Hina Spani (15 February 189011 July 1969) was an Argentine soprano. Her real name was Higinia Tuñón and she enjoyed a major opera career centred on Italy during the 1920s and 1930s.

Overview 
Spani was born in Puán, Province of Buenos Aires, an old town located in the pampas of Argentina. When it was discovered that she had a clear, pleasing voice, a landowner from the vicinity of her home town agreed to help her to meet the costs of studying voice, first in Buenos Aires with Amanda Campodónico and later in Milan with Vittorio Moratti.

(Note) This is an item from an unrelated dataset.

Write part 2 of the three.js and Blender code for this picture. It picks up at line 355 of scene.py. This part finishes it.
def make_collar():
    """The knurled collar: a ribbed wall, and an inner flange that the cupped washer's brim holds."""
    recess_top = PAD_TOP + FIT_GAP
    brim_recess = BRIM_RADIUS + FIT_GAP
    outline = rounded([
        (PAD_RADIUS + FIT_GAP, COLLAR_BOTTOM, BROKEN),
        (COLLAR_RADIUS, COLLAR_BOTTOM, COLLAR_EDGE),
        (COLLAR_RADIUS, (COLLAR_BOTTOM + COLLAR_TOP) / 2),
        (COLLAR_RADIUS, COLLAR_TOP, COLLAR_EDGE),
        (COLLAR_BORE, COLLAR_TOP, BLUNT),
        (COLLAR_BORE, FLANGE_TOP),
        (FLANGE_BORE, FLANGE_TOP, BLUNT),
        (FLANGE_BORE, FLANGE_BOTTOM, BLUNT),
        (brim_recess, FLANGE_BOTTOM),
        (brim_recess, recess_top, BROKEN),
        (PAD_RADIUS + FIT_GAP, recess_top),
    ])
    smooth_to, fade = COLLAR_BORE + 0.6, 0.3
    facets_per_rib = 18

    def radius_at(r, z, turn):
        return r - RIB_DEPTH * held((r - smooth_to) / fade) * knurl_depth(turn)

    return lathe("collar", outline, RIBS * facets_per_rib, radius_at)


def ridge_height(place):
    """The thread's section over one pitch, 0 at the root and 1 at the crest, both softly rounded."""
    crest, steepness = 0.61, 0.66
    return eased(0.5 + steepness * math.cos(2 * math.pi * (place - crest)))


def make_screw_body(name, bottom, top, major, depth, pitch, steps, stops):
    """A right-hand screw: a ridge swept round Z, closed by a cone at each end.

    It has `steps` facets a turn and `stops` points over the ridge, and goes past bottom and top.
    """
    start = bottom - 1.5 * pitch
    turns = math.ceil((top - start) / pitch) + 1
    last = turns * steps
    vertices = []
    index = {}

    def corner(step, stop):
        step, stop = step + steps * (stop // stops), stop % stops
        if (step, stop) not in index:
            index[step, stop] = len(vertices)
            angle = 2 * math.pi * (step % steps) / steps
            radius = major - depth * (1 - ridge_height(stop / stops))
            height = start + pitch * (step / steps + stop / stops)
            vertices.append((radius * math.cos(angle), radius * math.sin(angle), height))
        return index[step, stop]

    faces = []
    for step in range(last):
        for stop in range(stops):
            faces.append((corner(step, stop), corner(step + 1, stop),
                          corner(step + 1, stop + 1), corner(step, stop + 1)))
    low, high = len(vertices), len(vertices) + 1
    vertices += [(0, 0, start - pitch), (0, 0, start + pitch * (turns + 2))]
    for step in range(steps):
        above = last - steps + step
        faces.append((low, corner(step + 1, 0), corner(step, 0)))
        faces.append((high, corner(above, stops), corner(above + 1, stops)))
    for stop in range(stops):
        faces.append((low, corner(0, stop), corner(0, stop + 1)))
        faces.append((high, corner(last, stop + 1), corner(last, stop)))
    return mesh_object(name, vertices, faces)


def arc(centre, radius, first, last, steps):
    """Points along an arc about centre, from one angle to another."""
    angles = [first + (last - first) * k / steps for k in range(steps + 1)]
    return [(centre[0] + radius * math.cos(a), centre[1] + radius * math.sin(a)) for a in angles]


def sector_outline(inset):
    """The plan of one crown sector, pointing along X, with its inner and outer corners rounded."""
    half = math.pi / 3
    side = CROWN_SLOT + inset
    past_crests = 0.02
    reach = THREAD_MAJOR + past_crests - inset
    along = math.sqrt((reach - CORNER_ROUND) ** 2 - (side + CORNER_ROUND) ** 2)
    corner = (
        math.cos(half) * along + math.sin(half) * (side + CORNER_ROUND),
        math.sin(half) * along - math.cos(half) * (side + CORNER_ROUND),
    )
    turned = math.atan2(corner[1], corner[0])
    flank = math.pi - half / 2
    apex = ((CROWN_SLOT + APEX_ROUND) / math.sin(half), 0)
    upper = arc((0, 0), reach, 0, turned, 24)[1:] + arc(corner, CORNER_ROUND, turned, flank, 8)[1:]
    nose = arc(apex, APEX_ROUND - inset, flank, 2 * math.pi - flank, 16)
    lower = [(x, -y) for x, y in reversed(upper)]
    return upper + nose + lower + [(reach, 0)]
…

She made her operatic début at La Scala, Milan, in 1915, in the secondary rôle of Anna in Alfredo Catalani's La Wally. She sang regularly at La Scala—Italy's most important theatre—and in all the leading Italian theaters until 1934. She also toured Australia with a first-rate troupe composed of some of La Scala's leading singers.

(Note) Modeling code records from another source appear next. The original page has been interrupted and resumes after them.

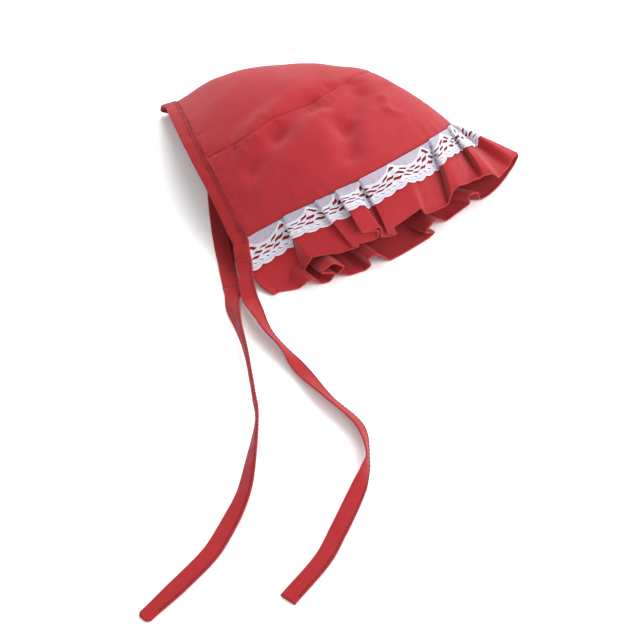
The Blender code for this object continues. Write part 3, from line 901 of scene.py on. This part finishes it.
def fold_columns(count):
    """Evenly spaced columns on the folded free edge: their marks, places along the plain
    edge and rise over it, places on the seam, and how far the folds shift and push them."""
    total = section_end(FRONT_TURN)
    corners = [(0, RUFFLE_START_RISE)]
    roots = {0: 0}
    for row in FOLDS:
        fold = dict(zip(FOLD_COLUMNS, row))
        roots[len(corners)] = fold["root"] - FOLD_SPREAD
        roots[len(corners) + 1] = fold["root"] + FOLD_SPREAD
        for place in ("under", "start", "end", "foot"):
            if place in fold:
                corners.append((fold[place], fold[place + "_rise"]))
    roots[len(corners)] = total
    corners.append((total, 0))
    path, bends = rounded_corners(np.array(corners), FOLD_ROUND, FOLD_BEND_STEPS)
    marks = marks_of(path)
    anchor_marks = [marks[bends == k].mean() for k in roots]
    root = np.interp(marks, anchor_marks, list(roots.values()))
    shift = np.zeros(len(marks))
    push = np.zeros(len(marks))
    for k, row in enumerate(FOLDS):
        tuck = row[FOLD_COLUMNS.index("tuck")]
        under, start = anchor_marks[1 + 2 * k : 3 + 2 * k]
        below = np.interp(marks, (under - TUCK_REACH, under, start), (0, 1, 0))
        above = np.interp(marks, (under, start, start + TUCK_REACH), (0, 1, 0))
        shift += tuck * (TUCK_SHIFTS[0] * below - TUCK_SHIFTS[1] * above)
        push += TUCK_OVER * above - TUCK_UNDER * below
    at = np.linspace(0, marks[-1], count + 1)
    return at, *(np.interp(at, marks, field) for field in (*path.T, root, shift, push))


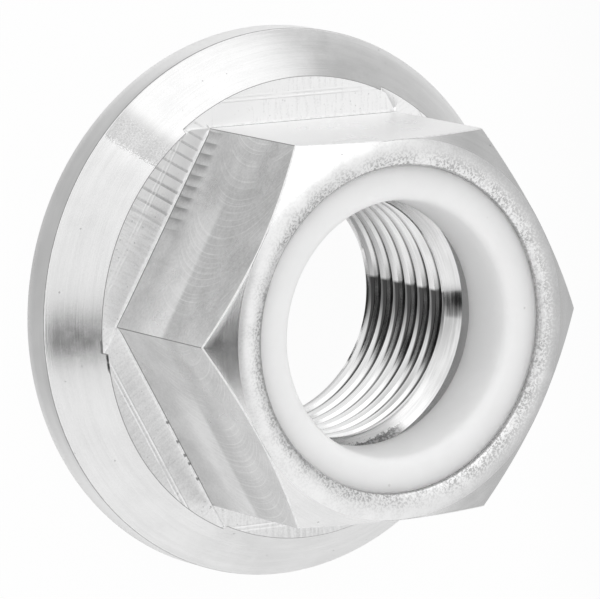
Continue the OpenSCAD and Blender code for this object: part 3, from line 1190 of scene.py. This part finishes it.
def studio_camera(studio):
    """The camera at the photograph's viewing angle."""
    data = bpy.data.cameras.new("camera")
    data.lens, data.sensor_width = studio.lens, 36
    data.clip_start, data.clip_end = 0.01, 10
    back = direction(degrees(studio.azimuth), degrees(studio.elevation))
    camera = add_object("camera", data)
    camera.location = Vector(studio.aim) + back * studio.distance
    upright = (-back).to_track_quat("-Z", "Y")
    camera.rotation_mode = "QUATERNION"
    camera.rotation_quaternion = upright @ Euler((0, 0, studio.roll)).to_quaternion()
    bpy.context.scene.camera = camera


class LOCKNUT_OT_studio(bpy.types.Operator):
    """Sets up the camera, the floor and the soft light"""

    bl_idname = "lock_nut.studio"
    bl_label = "Studio"

    def execute(self, context):
        studio = settings().studio
        studio_camera(studio)
        studio_floor(settings().finish.floor)
        studio_world(studio.sky)
        soft_lamp("key_lamp", *KEY_SIDE, 0.35, 0.20, studio.key)
        context.scene.view_settings.view_transform = "Standard"
        return {"FINISHED"}


class LOCKNUT_PT_panel(bpy.types.Panel):
    """Lists the nut's settings and its operators."""

    bl_label = "Lock Nut"
    bl_idname = "LOCKNUT_PT_panel"
    bl_space_type = "VIEW_3D"
    bl_region_type = "UI"
    bl_category = "Lock Nut"

    def draw(self, context):
        for name, group in GROUPS.items():
            box = self.layout.box()
            box.label(text=name.capitalize())
            for prop in group.__annotations__:
                box.prop(getattr(context.scene.lock_nut, name), prop)
        for operator in OPERATORS:
            self.layout.operator(operator.bl_idname)


OPERATORS = (LOCKNUT_OT_studio, LOCKNUT_OT_nut, LOCKNUT_OT_ring)
CLASSES = (*GROUPS.values(), LOCKNUT_PG_settings, *OPERATORS, LOCKNUT_PT_panel)


def register():
    for cls in CLASSES:
        bpy.utils.register_class(cls)
    bpy.types.Scene.lock_nut = PointerProperty(type=LOCKNUT_PG_settings)


def unregister():
    del bpy.types.Scene.lock_nut
    for cls in reversed(CLASSES):
        bpy.utils.unregister_class(cls)


def write_sizes():
    """Updates the view layer."""
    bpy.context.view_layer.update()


def main():
    register()
    bpy.ops.lock_nut.studio()
    bpy.ops.lock_nut.nut()
    bpy.ops.lock_nut.ring()
    write_sizes()


if __name__ == "__main__":
    main()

At the Teatro Colón she was heard between 1915 and 1940, creating the title part in the world première of Respighi's Maria Egiziaca in 1934, as well as several operas by Argentine composers. She sang over 70 rôles ranging from Ottavia in Monteverdi's 17th century opera L'incoronazione di Poppea to works by then living composers.

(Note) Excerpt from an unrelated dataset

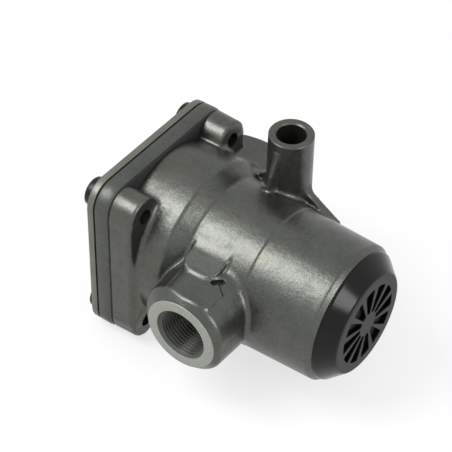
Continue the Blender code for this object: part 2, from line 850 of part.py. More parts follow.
def valve_body():
    """One casting: shoulder, barrel, posts, side walls, two port bosses, tube boss and ribs."""
    body = body_shell()
    combine(body, "UNION", *side_walls(), *corner_posts())
    outlet = port_boss(
        "outlet_boss",
        OUTLET_X,
        -1,
        BOSS_HALF_WIDTH,
        BOSS_HALF_HEIGHT,
        BOSS_CORNER,
        PORT_RING,
        BOSS_SHIFT,
        BOSS_DRAFT,
    )
    inlet = port_boss(
        "inlet_boss", INLET_X, 1, INLET_HALF_WIDTH, INLET_HALF_HEIGHT, INLET_CORNER, INLET_RING
    )
    combine(body, "UNION", blank_pad(), outlet, boss_flat(), inlet, *tube_ribs(), tube_boss())
    combine(body, "DIFFERENCE", body_cavity())
    combine(body, "DIFFERENCE", port_bore("outlet_bore", OUTLET_X, -1))
    combine(body, "DIFFERENCE", port_bore("inlet_bore", INLET_X, 1))
    outlet_passage = rod(
        "outlet_passage",
        OUTLET_PASSAGE,
        (OUTLET_X, -PORT_REACH + PORT_THREAD_DEPTH, 0),
        (OUTLET_X, -OUTLET_BORE + OVERLAP, 0),
    )
    passage_x = INLET_X - INLET_PASSAGE_SHIFT
    inlet_passage = rod(
        "inlet_passage",
        INLET_PASSAGE,
        (passage_x, PORT_REACH - PORT_THREAD_DEPTH, 0),
        (passage_x, INLET_BORE - OVERLAP, 0),
    )
    holes = screw_holes("post_holes", BODY_X - OVERLAP, BODY_X + POST_LENGTH + OVERLAP)
    combine(body, "DIFFERENCE", outlet_passage, inlet_passage, tube_hole(), holes)


def valve_guide():
    """A brass bush with a flange, in the hub of the cover."""
    bore = VALVE_TAIL_RADIUS + CLEAR
    groove = GUIDE_RADIUS - RING_CORD
    ring_x = (GUIDE_X + GUIDE_FLANGE_X) / 2
    turned(
        "valve_guide",
        [
            (bore, GUIDE_X),
            (GUIDE_RADIUS, GUIDE_X),
            (GUIDE_RADIUS, ring_x - RING_CORD * 0.7),
            (groove, ring_x - RING_CORD * 0.7),
            (groove, ring_x + RING_CORD * 0.7),
            (GUIDE_RADIUS, ring_x + RING_CORD * 0.7),
            (GUIDE_RADIUS, GUIDE_FLANGE_X),
            (GUIDE_FLANGE_RADIUS, GUIDE_FLANGE_X),
            (GUIDE_FLANGE_RADIUS, GUIDE_NOSE_X),
            (GUIDE_NOSE_RADIUS, GUIDE_NOSE_X),
            (GUIDE_NOSE_RADIUS, GUIDE_NOSE_X + GUIDE_NOSE_LENGTH),
            (bore, GUIDE_NOSE_X + GUIDE_NOSE_LENGTH),
        ],
        BRASS,
        steps=FINE_STEPS,
    )
    ring_radius = (groove + GUIDE_RADIUS + CLEAR) / 2
    cord_ring("guide_o_ring", RING_CORD - CLEAR, ring_radius, ring_x, RUBBER)


def inlet_valve():
    """The valve head holds a rubber disc, and its tail slides in the guide."""
    head = VALVE_HEAD_RADIUS
    floor = VALVE_X + VALVE_HEAD_DEPTH + SEAL_PROUD - SEAL_THICK - CLEAR
    cup = SEAL_RADIUS + CLEAR
    tail = VALVE_TAIL_RADIUS
    tail_x = VALVE_X - VALVE_TAIL_LENGTH
    ring_x = tail_x + TAIL_RING_CORD * 2
    groove = tail - TAIL_RING_CORD - CLEAR / 2
    turned(
        "inlet_valve",
        [
            (0, tail_x),
            (tail, tail_x),
            (tail, ring_x - TAIL_RING_CORD * 0.8),
            (groove, ring_x - TAIL_RING_CORD * 0.8),
            (groove, ring_x + TAIL_RING_CORD * 0.8),
            (tail, ring_x + TAIL_RING_CORD * 0.8),
            (tail, VALVE_X),
            (head - CLEAR, VALVE_X),
            (head, VALVE_X + CLEAR),
            (head, VALVE_X + VALVE_HEAD_DEPTH),
            (cup, VALVE_X + VALVE_HEAD_DEPTH),
            (cup, floor),
            (0, floor),
        ],
        BRASS,
        steps=FINE_STEPS,
    )
    ring_radius = (groove + tail + CLEAR) / 2
    cord_ring("tail_o_ring", TAIL_RING_CORD - CLEAR, ring_radius, ring_x, RUBBER, 8, 24)
    turned(
        "valve_seal",
        [(0, SEAL_X), (SEAL_RADIUS, SEAL_X), (SEAL_RADIUS, SEAL_FACE_X), (0, SEAL_FACE_X)],
        RUBBER,
        steps=FINE_STEPS,
    )
    coil(
        "valve_spring",
        VALVE_WIRE,
        VALVE_COIL_RADIUS,
        GUIDE_NOSE_X + CLEAR,
        VALVE_X - GUIDE_NOSE_X - 2 * CLEAR,
        VALVE_COIL_TURNS,
        SPRING_STEEL,
    )


def piston():
    """The piston's hollow stem reaches through the seat to the inlet valve; its cup holds the spring."""
    outer = PISTON_BORE - CLEAR
    groove_x = PISTON_X + PISTON_RING_BACK
    band_x = PISTON_X + BAND_BACK
    groove = outer - GROOVE_DEPTH
    band = outer - BAND_DEPTH
    turned(
        "piston",
        [
            (STEM_BORE, STEM_TIP_X),
            (STEM_BORE + STEM_TIP_WIDTH, STEM_TIP_X),
            (STEM_RADIUS, STEM_TIP_X + STEM_TIP_TAPER),
            (STEM_RADIUS, PISTON_X - STEM_TIP_TAPER),
            (STEM_RADIUS + STEM_TIP_TAPER, PISTON_X),
            (outer - HEAD_CHAMFER, PISTON_X),
            (outer, PISTON_X + HEAD_CHAMFER),
            (outer, groove_x),
            (groove, groove_x),
            (groove, groove_x + GROOVE_WIDTH),
            (outer, groove_x + GROOVE_WIDTH),
            (outer, band_x),
            (band, band_x),
            (band, band_x + BAND_WIDTH + 2 * CLEAR),
            (outer, band_x + BAND_WIDTH + 2 * CLEAR),
            (outer, PISTON_X + SKIRT_LENGTH),
            (CUP_RADIUS, PISTON_X + SKIRT_LENGTH),
            (CUP_RADIUS, CUP_X),
            (STEM_BORE, CUP_X),
        ],
        TURNED_ALUMINIUM,
        steps=48,
    )
    cord_ring(
        "piston_seal",
        PISTON_RING_CORD,
        (groove + PISTON_BORE) / 2,
        groove_x + GROOVE_WIDTH / 2,
        RUBBER,
        steps=48,
    )
    low = band + CLEAR
    start = band_x + CLEAR
    end = start + BAND_WIDTH
    turned(
        "piston_guide_band",
        [(low, start), (outer, start), (outer, end), (low, end)],
        LOW_FRICTION,
        steps=48,
    )


def setpoint_spring():
    coil(
        "main_spring",
        SPRING_WIRE,
        SPRING_RADIUS,
        CUP_X + CLEAR,
        SPRING_SPACE - CLEAR,
        SPRING_TURNS,
        SPRING_STEEL,
        per_turn=20,
    )
    pilot = SPRING_RADIUS - SPRING_WIRE / 2 - 2 * CLEAR
    recess = ADJUST_RADIUS + CLEAR
    floor = SEAT_PLATE_END - TIP_RECESS
    turned(
        "spring_seat",
        [
            (0, SEAT_PLATE_X - PILOT_HEIGHT),
            (pilot, SEAT_PLATE_X - PILOT_HEIGHT),
            (pilot, SEAT_PLATE_X),
            (SEAT_PLATE_RADIUS, SEAT_PLATE_X),
            (SEAT_PLATE_RADIUS, SEAT_PLATE_END),
            (recess, SEAT_PLATE_END),
            (recess, floor),
            (0, floor),
        ],
        SPRING_STEEL,
        steps=48,
    )


def adjusting_screw():
    """The screw has a hexagon socket in its outer end and bears on the spring seat."""
    end = ADJUST_X + ADJUST_LENGTH
    screw = turned(
        "adjusting_screw",
        [
            (0, ADJUST_X),
            (ADJUST_RADIUS - HEAD_CHAMFER, ADJUST_X),
            (ADJUST_RADIUS, ADJUST_X + HEAD_CHAMFER),
            (ADJUST_RADIUS, end - HEAD_CHAMFER),
            (ADJUST_RADIUS - HEAD_CHAMFER, end),
            (0, end),
        ],
        SPRING_STEEL,
        steps=FINE_STEPS,
    )
    socket = rod(
        "adjusting_socket",
        SOCKET_FLATS / math.sqrt(3),
        (end - SOCKET_DEPTH, 0, 0),
        (end + OVERLAP, 0, 0),
        6,
    )
    combine(screw, "DIFFERENCE", socket)


def lock_nut():
    start = BRIDGE_END + CLEAR
    end = start + NUT_HEIGHT
    nut = rod("lock_nut", NUT_FLATS / math.sqrt(3), (start, 0, 0), (end, 0, 0), 6, ZINC)
    bore = rod(
        "nut_bore",
        ADJUST_RADIUS + CLEAR,
        (start - OVERLAP, 0, 0),
        (end + OVERLAP, 0, 0),
    )
    combine(nut, "DIFFERENCE", bore)


def end_bridge():
    """The threaded bridge closes the spring chamber and lets the exhaust air past."""
    outer = PISTON_BORE - CLEAR
    bore = ADJUST_RADIUS + CLEAR
    bridge = turned(
        "end_bridge",
        [
            (bore, HUB_X),
            (BRIDGE_HUB_RADIUS, HUB_X),
            (BRIDGE_HUB_RADIUS, BRIDGE_X),
            (outer, BRIDGE_X),
            (outer, BRIDGE_END),
            (bore, BRIDGE_END),
        ],
        ZINC,
        steps=48,
    )
    ring = (BRIDGE_HUB_RADIUS + outer) / 2
    for i in range(BRIDGE_VENTS):
        angle = 2 * math.pi * i / BRIDGE_VENTS
        y, z = ring * math.cos(angle), ring * math.sin(angle)
        vent = rod(
            f"bridge_vent_{i}",
            BRIDGE_VENT_RADIUS,
            (BRIDGE_X - OVERLAP, y, z),
            (BRIDGE_END + OVERLAP, y, z),
            20,
        )
        combine(bridge, "DIFFERENCE", vent)


def circlip():
    """An open spring ring in the groove of the piston bore."""
    outer = PISTON_BORE + CIRCLIP_GROOVE - CLEAR
    inner = outer - CIRCLIP_WIDTH
    ring = turned(
        "circlip",
        [(inner, CIRCLIP_X), (outer, CIRCLIP_X), (outer, CIRCLIP_END), (inner, CIRCLIP_END)],
        BLACK_STEEL,
        steps=48,
    )
    opening = block(
        "circlip_opening",
        (CIRCLIP_X - OVERLAP, -CIRCLIP_OPENING / 2, -2 * outer),
        (CIRCLIP_END + OVERLAP, CIRCLIP_OPENING / 2, 0),
    )
    combine(ring, "DIFFERENCE", opening)


def window_cutter():
    """A ring of evenly spaced wedge windows through the cap's face, as one cutter."""
    shape = bmesh.new()
    start = CAP_END - CAP_WALL - OVERLAP / 4
    arc_steps = 4
    for window in range(WINDOWS):
        centre = 2 * math.pi * window / WINDOWS
        points = []
        for radius, order in ((WINDOW_INNER, 1), (WINDOW_OUTER, -1)):
            for i in range(arc_steps + 1):
                angle = centre + order * WINDOW_ANGLE * (i / arc_steps - 0.5)
                points.append((start, radius * math.cos(angle), radius * math.sin(angle)))
        face = shape.faces.new([shape.verts.new(point) for point in points])
        pushed = bmesh.ops.extrude_face_region(shape, geom=[face])
        moved = [item for item in pushed["geom"] if isinstance(item, bmesh.types.BMVert)]
        bmesh.ops.translate(shape, verts=moved, vec=(CAP_WALL + OVERLAP, 0, 0))
    return place("cap_windows", mesh_from("cap_windows", shape), None)


def vent_cap():
    """A press-in plastic cap: skirt, cone, and a face with windows and a pin for the flap."""
    inside = CAP_END - CAP_WALL
    skirt = PISTON_BORE - CLEAR
    throat = skirt - CAP_SKIRT_WALL
    roof = throat - CAP_SLOPE / 2
    head = FLAP_X - CLEAR
    cap = turned(
        "vent_cap",
        [
            (0, head - PIN_HEAD_THICK),
            (PIN_HEAD_RADIUS, head - PIN_HEAD_THICK),
            (PIN_HEAD_RADIUS, head),
            (PIN_RADIUS, head),
            (PIN_RADIUS, inside),
            (roof, inside),
            (throat, CAP_X + CAP_WALL),
            (throat, CAP_X - CAP_SKIRT_LENGTH),
            (skirt, CAP_X - CAP_SKIRT_LENGTH),
            (skirt, CAP_X),
            (CAP_RADIUS, CAP_X),
            (CAP_RADIUS, CAP_X + CAP_BAND),
            (CAP_FACE_RADIUS + CAP_EDGE, CAP_END - CAP_EDGE),
            (CAP_FACE_RADIUS, CAP_END),
            (0, CAP_END),
        ],
        BLACK_PLASTIC,
    )
    combine(cap, "DIFFERENCE", window_cutter())
    bore = PIN_RADIUS + CLEAR
    end = FLAP_X + FLAP_THICK
    turned(
        "vent_flap",
        [(bore, FLAP_X), (FLAP_RADIUS, FLAP_X), (FLAP_RADIUS, end), (bore, end)],
        RUBBER,
        steps=FINE_STEPS,
    )


def set_on_base():
    """Moves every shape so that the origin is the middle of the footprint, on its base."""
    middle = (CAP_END - CLEAR - HEAD_HEIGHT) / 2
    for obj in [*PIECES.objects, *CUTTERS.objects]:
        obj.location += Vector((-middle, 0, FLANGE_SIDE / 2))


cover_plate()
cover_gasket()
end_cover()
body_gasket()
for screw_number, (screw_y, screw_z) in enumerate(SCREW_PLACES, 1):
    cover_screw(screw_number, screw_y, screw_z)
valve_body()
valve_guide()
inlet_valve()
piston()
setpoint_spring()
adjusting_screw()
lock_nut()
end_bridge()
circlip()
vent_cap()
set_on_base()
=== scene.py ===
"""Pressure limiting valve: the visible pieces, their materials and a plain studio.

Shapes are worked out in millimetres from the centre of the cover plate's outer face: X along
the valve's own axis to the vent cap, -Y out of the outlet port, +Z along the tubular boss.
"""

import math

import bpy
import numpy as np
from bpy.props import FloatProperty, FloatVectorProperty, IntProperty, PointerProperty
from mathutils import Matrix, Vector


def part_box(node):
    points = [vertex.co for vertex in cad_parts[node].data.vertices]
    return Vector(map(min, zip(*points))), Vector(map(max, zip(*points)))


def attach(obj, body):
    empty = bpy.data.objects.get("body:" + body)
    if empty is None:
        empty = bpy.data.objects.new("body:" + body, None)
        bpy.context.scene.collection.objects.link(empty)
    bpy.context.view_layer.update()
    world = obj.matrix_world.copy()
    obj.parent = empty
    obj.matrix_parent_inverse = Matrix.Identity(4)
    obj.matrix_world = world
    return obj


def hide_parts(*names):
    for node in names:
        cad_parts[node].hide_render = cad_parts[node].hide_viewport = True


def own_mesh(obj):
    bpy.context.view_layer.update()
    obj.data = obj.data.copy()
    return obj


bl_info = {
    "name": "Pressure limiting valve",
    "version": (1, 0, 0),
    "blender": (4, 5, 0),
    "location": "View3D > Sidebar > Valve",
    "description": "Builds the visible pieces of a pressure limiting valve and their studio",
    "category": "Object",
}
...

After retiring from the operatic stage, she taught at the Vocal Art Institut of the Teatro Colón, which she directed.

Spani died in Buenos Aires on 11 July 1969.

Recordings 
Spani made some 40 sides for the Italian Columbia and HMV recording companies. Reissues of her best 78-rpm records can be heard on excellent CDs produced by the Preiser and Pearl labels. Marston Records have also reissued in 2CD their complete recordings.

Appreciation 
Spani's style and technique were typical of a Latin soprano of the 1920-1945 period, but her rich tone was much smoother and her musicianship more subtle than that of most of her contemporaries. She was an outstanding spinto with a constant appreciation of the expressive limits of the music that she sang; as a result, she invested her operatic interpretations with a unique combination of intensity and restraint.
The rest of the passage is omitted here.